There are a lot of new software start-ups in Seattle these days, but none of them burn through money like the startups of the late 90's (I hope). There were so many excesses, huge signing bonus, and lavish parties. Investors who knew nothing about technology threw millions at companies that never had a chance at being profitable. I think that some of that still goes on today, but it is nothing like the "dot com" era.

I recently recovered some very old backups and ran across some photos from a startup where I worked in the late 90's. We were making a "Unified Messaging" server and we needed some voice prompts recorded. A caller to the system would phone in and hear these prompts, and then use speech recognition to retrieve emails, and voicemails. Anyway, we needed a voice for our computer. Now who would a room full of nerds immediately think of when you ask them to find a voice for the computer? The voice of the Star Trek computer, of course. We started looking, and sure enough, we could hire Majel Barret-Roddenberry. Since it was the software startup heyday, we didn't just hire her, we flew her to Seattle, rented a studio, did the recordings, and then took the whole company for dinner and drinks at The Space Needle, naturally.

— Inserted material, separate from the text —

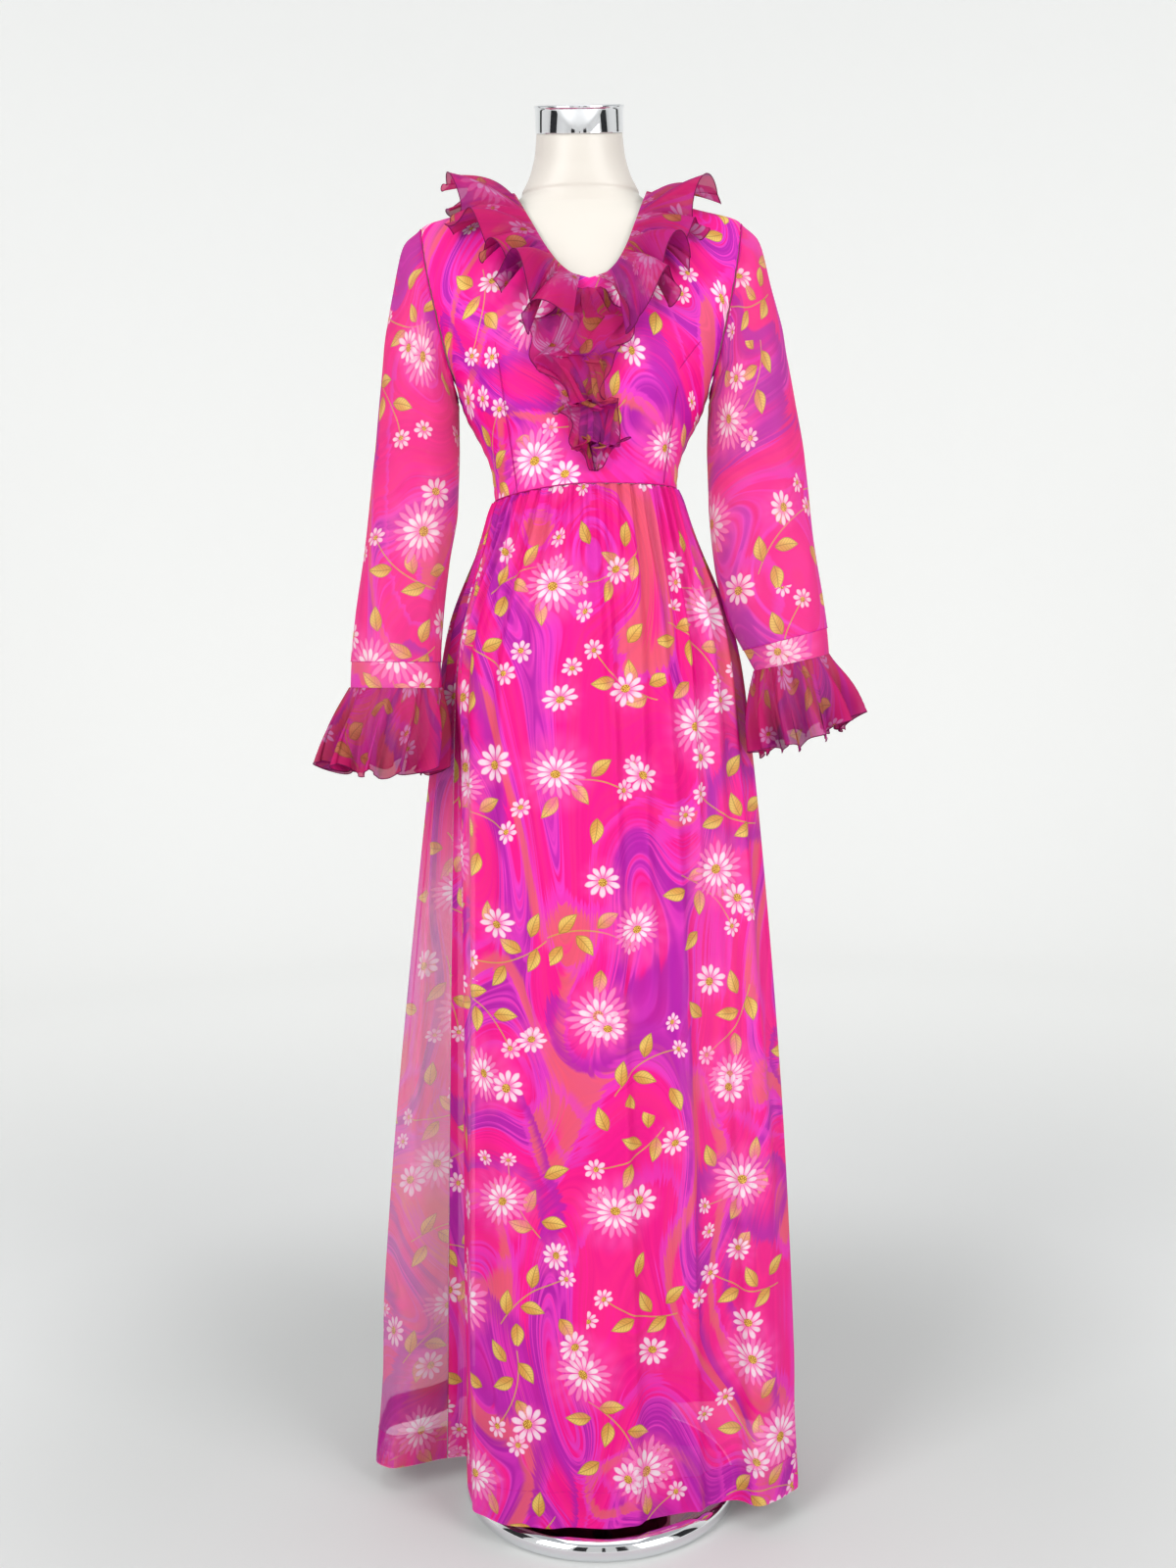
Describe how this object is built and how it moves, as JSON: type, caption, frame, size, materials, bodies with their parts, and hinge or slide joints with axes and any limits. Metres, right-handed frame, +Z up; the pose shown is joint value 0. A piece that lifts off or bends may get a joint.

Anyway, that company melted down. Not just because we did things like this, but mostly because we had a perfectionist boss who would never let us release anything. It was never quite done, in his mind. We made version after version, and each time he would declare that it was not ready because it was missing a critical feature. Despite pleas from both the developers and the sales team to please let us sell it, he never would. I left to go find a company that was not stuck in an endless development cycle, but while I was there I got to work with a great team, and we got to meet Majel Barret-Roddenberry who could not have been more gracious with a bunch of star struck geeks.

(I am in the front row - the guy in the white shirt on the left.)